* Data segment
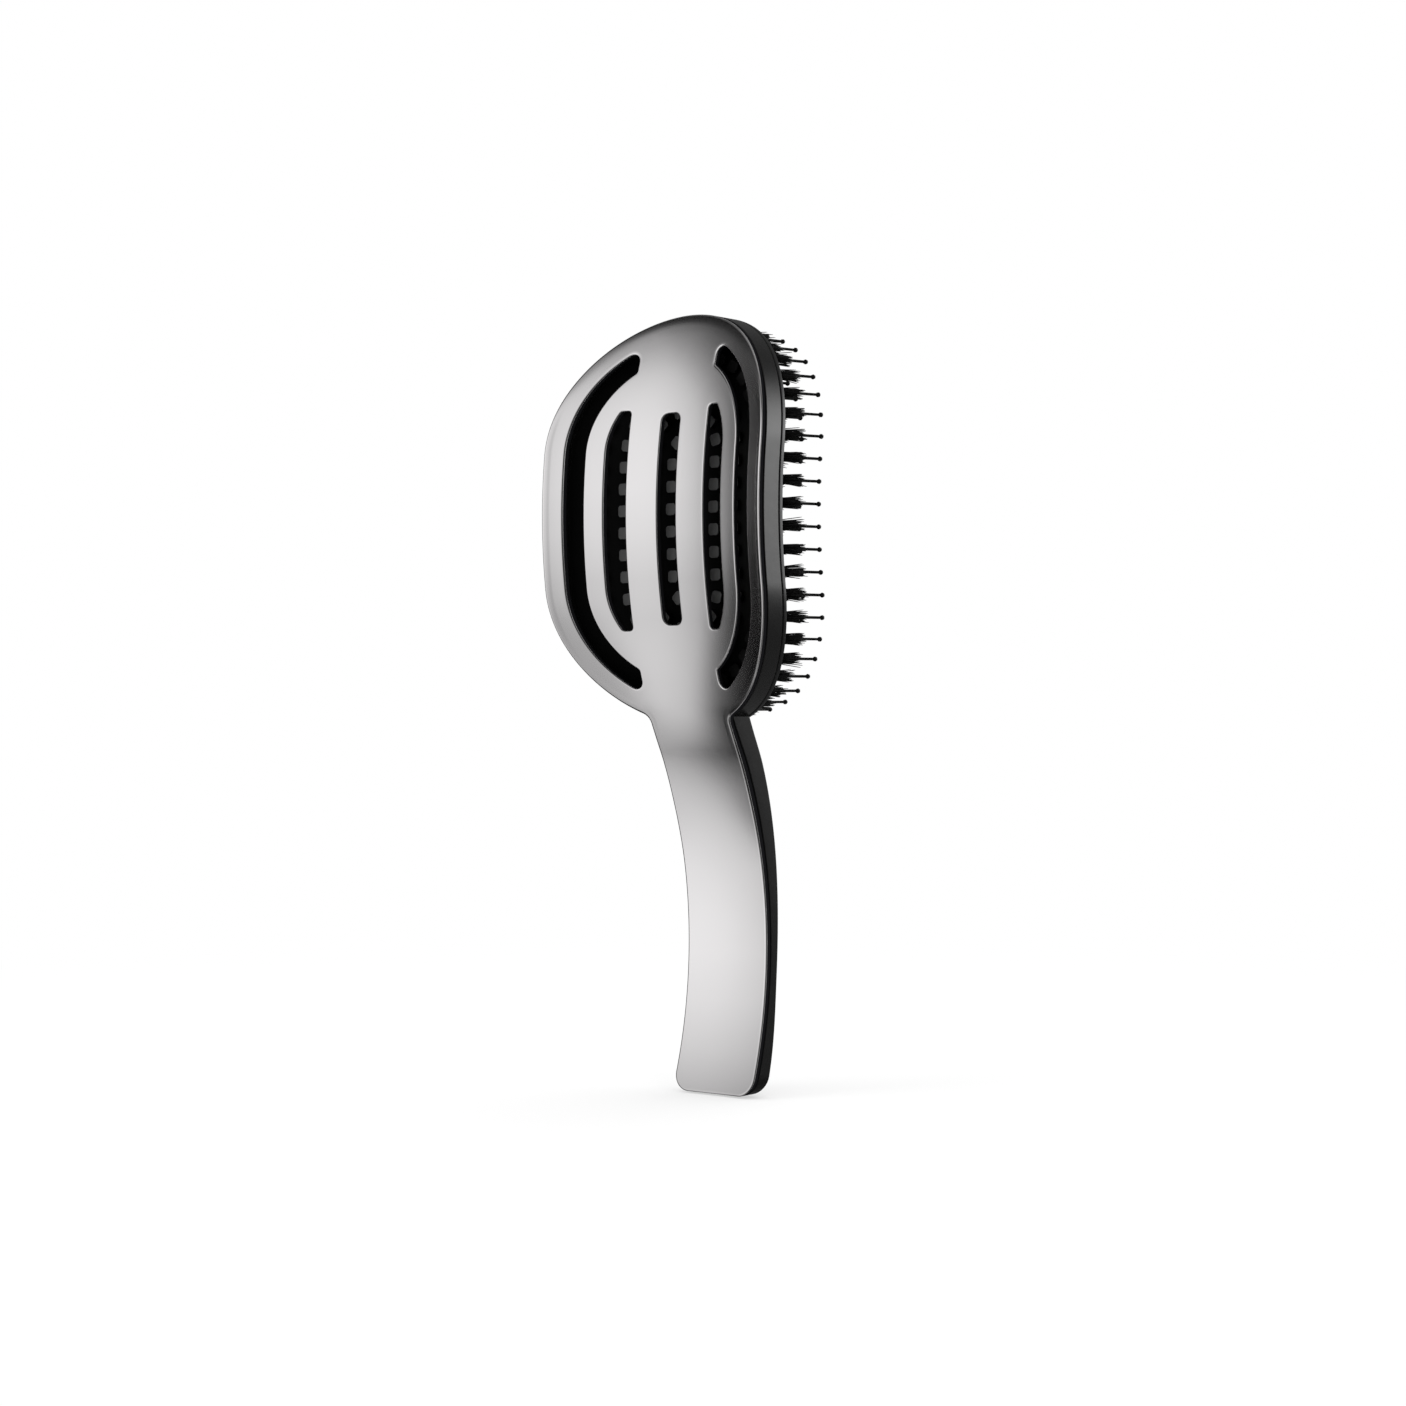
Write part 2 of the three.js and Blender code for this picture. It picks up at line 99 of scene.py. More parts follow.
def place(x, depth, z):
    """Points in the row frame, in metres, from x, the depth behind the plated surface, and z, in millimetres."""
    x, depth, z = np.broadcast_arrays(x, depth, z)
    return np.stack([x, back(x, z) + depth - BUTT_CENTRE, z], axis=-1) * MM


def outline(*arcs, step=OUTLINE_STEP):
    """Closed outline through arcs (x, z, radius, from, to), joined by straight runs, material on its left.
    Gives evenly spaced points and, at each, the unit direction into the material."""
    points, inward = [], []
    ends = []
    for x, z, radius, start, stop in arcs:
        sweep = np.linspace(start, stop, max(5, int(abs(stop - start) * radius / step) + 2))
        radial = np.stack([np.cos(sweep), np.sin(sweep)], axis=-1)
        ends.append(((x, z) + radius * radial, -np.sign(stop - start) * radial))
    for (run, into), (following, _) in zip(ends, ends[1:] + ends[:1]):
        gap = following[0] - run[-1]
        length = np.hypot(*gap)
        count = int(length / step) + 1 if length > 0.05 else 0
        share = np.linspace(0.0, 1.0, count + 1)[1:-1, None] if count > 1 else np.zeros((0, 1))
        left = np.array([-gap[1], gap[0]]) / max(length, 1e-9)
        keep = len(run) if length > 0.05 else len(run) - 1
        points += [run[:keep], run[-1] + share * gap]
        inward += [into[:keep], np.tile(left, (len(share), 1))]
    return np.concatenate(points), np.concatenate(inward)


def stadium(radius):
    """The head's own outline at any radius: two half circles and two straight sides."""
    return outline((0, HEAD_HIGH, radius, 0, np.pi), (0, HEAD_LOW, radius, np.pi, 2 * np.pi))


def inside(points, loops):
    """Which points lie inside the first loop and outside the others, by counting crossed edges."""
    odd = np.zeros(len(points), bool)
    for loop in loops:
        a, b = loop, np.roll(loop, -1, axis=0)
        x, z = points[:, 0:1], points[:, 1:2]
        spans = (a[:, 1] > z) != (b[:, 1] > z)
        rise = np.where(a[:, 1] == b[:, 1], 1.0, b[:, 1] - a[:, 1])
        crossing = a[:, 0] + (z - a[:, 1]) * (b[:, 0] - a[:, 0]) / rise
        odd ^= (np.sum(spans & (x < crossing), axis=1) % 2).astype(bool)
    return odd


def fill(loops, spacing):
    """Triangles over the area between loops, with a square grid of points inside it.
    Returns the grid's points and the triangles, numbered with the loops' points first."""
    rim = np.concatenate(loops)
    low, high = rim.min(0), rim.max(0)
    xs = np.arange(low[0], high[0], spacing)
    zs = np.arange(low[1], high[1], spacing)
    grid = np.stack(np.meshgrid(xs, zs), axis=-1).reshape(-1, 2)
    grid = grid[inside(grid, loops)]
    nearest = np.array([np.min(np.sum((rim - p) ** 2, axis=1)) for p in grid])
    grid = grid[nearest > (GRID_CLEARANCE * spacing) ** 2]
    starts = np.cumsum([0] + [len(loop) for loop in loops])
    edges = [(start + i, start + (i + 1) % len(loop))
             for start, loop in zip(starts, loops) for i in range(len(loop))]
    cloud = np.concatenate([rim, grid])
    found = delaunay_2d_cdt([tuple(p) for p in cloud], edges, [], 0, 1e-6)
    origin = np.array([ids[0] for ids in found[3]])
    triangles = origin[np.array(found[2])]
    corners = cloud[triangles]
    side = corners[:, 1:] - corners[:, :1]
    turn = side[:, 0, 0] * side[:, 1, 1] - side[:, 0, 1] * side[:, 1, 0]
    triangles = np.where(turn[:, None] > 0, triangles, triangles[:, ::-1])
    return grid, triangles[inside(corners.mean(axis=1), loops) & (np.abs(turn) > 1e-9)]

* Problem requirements
Print the whole listing again, exactly.

* Output for this exercise
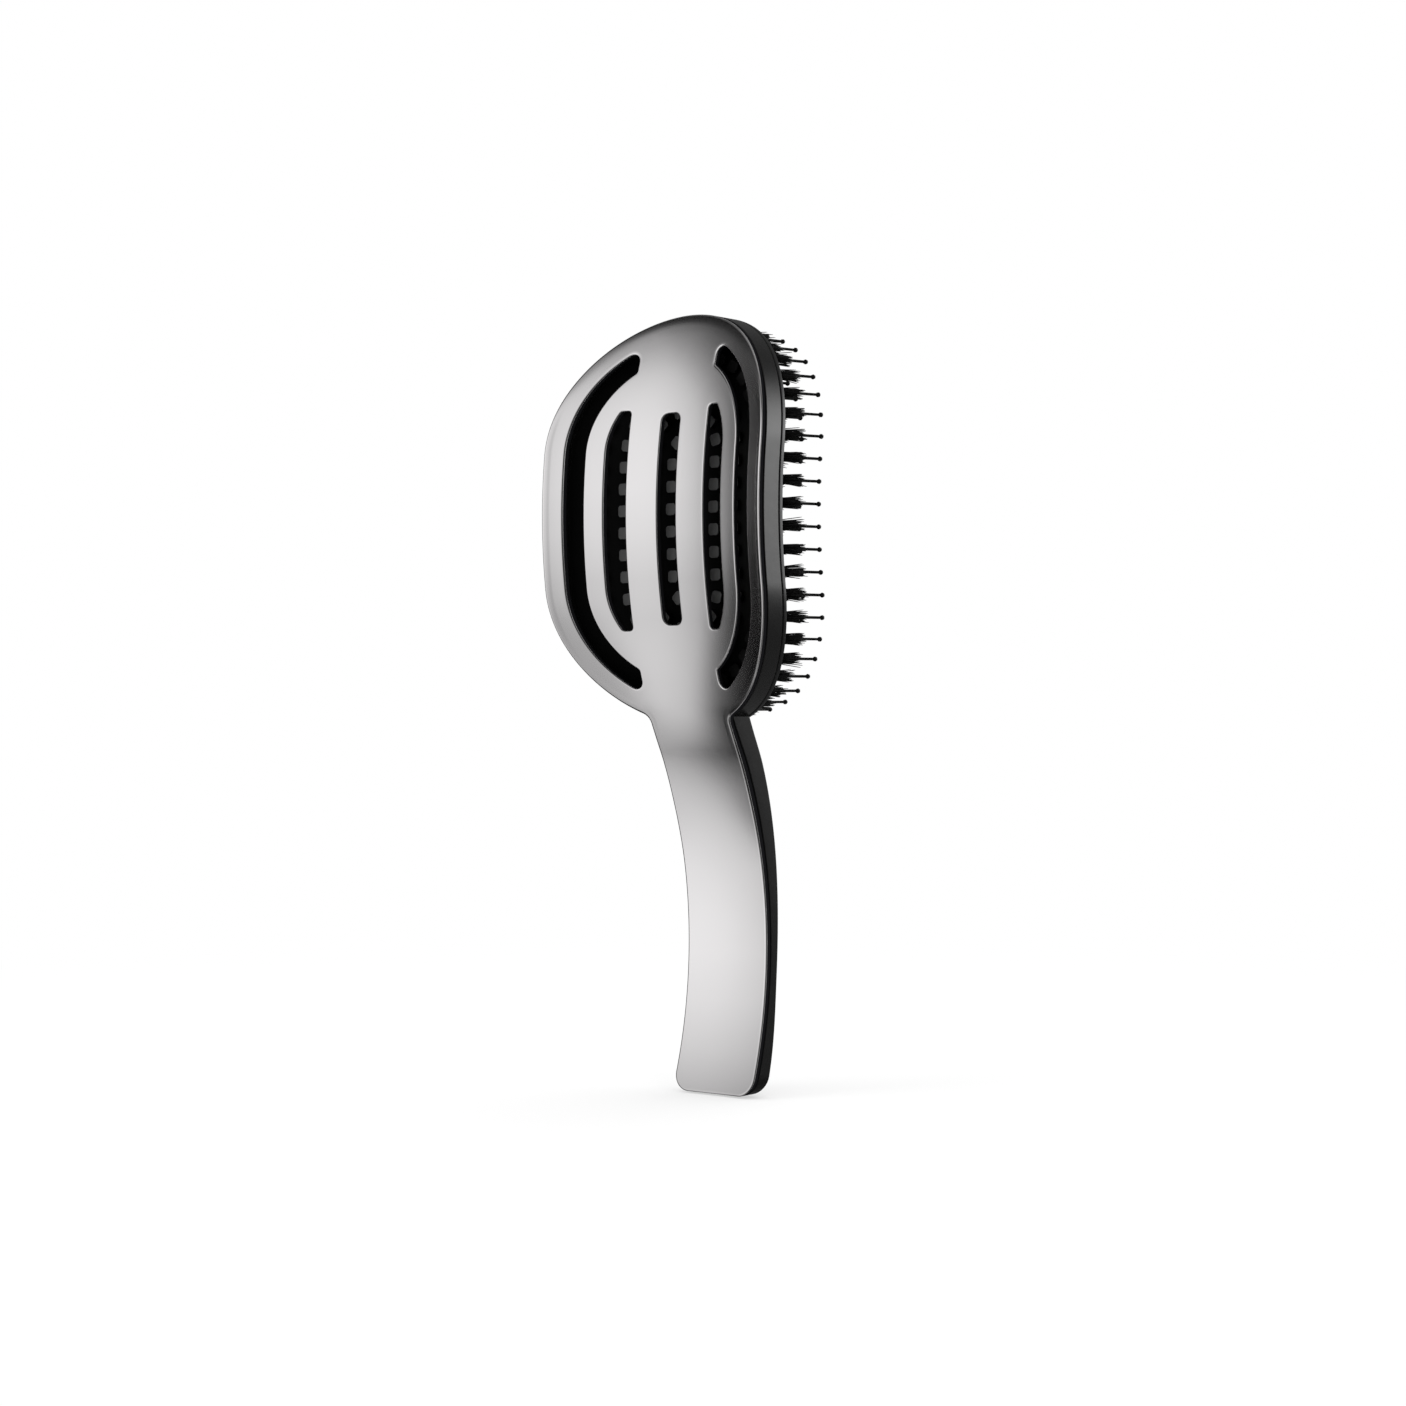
Write part 2 of the three.js and Blender code for this picture. It picks up at line 99 of scene.py. More parts follow.
def place(x, depth, z):
    """Points in the row frame, in metres, from x, the depth behind the plated surface, and z, in millimetres."""
    x, depth, z = np.broadcast_arrays(x, depth, z)
    return np.stack([x, back(x, z) + depth - BUTT_CENTRE, z], axis=-1) * MM


def outline(*arcs, step=OUTLINE_STEP):
    """Closed outline through arcs (x, z, radius, from, to), joined by straight runs, material on its left.
    Gives evenly spaced points and, at each, the unit direction into the material."""
    points, inward = [], []
    ends = []
    for x, z, radius, start, stop in arcs:
        sweep = np.linspace(start, stop, max(5, int(abs(stop - start) * radius / step) + 2))
        radial = np.stack([np.cos(sweep), np.sin(sweep)], axis=-1)
        ends.append(((x, z) + radius * radial, -np.sign(stop - start) * radial))
    for (run, into), (following, _) in zip(ends, ends[1:] + ends[:1]):
        gap = following[0] - run[-1]
        length = np.hypot(*gap)
        count = int(length / step) + 1 if length > 0.05 else 0
        share = np.linspace(0.0, 1.0, count + 1)[1:-1, None] if count > 1 else np.zeros((0, 1))
        left = np.array([-gap[1], gap[0]]) / max(length, 1e-9)
        keep = len(run) if length > 0.05 else len(run) - 1
        points += [run[:keep], run[-1] + share * gap]
        inward += [into[:keep], np.tile(left, (len(share), 1))]
    return np.concatenate(points), np.concatenate(inward)


def stadium(radius):
    """The head's own outline at any radius: two half circles and two straight sides."""
    return outline((0, HEAD_HIGH, radius, 0, np.pi), (0, HEAD_LOW, radius, np.pi, 2 * np.pi))


def inside(points, loops):
    """Which points lie inside the first loop and outside the others, by counting crossed edges."""
    odd = np.zeros(len(points), bool)
    for loop in loops:
        a, b = loop, np.roll(loop, -1, axis=0)
        x, z = points[:, 0:1], points[:, 1:2]
        spans = (a[:, 1] > z) != (b[:, 1] > z)
        rise = np.where(a[:, 1] == b[:, 1], 1.0, b[:, 1] - a[:, 1])
        crossing = a[:, 0] + (z - a[:, 1]) * (b[:, 0] - a[:, 0]) / rise
        odd ^= (np.sum(spans & (x < crossing), axis=1) % 2).astype(bool)
    return odd


def fill(loops, spacing):
    """Triangles over the area between loops, with a square grid of points inside it.
    Returns the grid's points and the triangles, numbered with the loops' points first."""
    rim = np.concatenate(loops)
    low, high = rim.min(0), rim.max(0)
    xs = np.arange(low[0], high[0], spacing)
    zs = np.arange(low[1], high[1], spacing)
    grid = np.stack(np.meshgrid(xs, zs), axis=-1).reshape(-1, 2)
    grid = grid[inside(grid, loops)]
    nearest = np.array([np.min(np.sum((rim - p) ** 2, axis=1)) for p in grid])
    grid = grid[nearest > (GRID_CLEARANCE * spacing) ** 2]
    starts = np.cumsum([0] + [len(loop) for loop in loops])
    edges = [(start + i, start + (i + 1) % len(loop))
             for start, loop in zip(starts, loops) for i in range(len(loop))]
    cloud = np.concatenate([rim, grid])
    found = delaunay_2d_cdt([tuple(p) for p in cloud], edges, [], 0, 1e-6)
    origin = np.array([ids[0] for ids in found[3]])
    triangles = origin[np.array(found[2])]
    corners = cloud[triangles]
    side = corners[:, 1:] - corners[:, :1]
    turn = side[:, 0, 0] * side[:, 1, 1] - side[:, 0, 1] * side[:, 1, 0]
    triangles = np.where(turn[:, None] > 0, triangles, triangles[:, ::-1])
    return grid, triangles[inside(corners.mean(axis=1), loops) & (np.abs(turn) > 1e-9)]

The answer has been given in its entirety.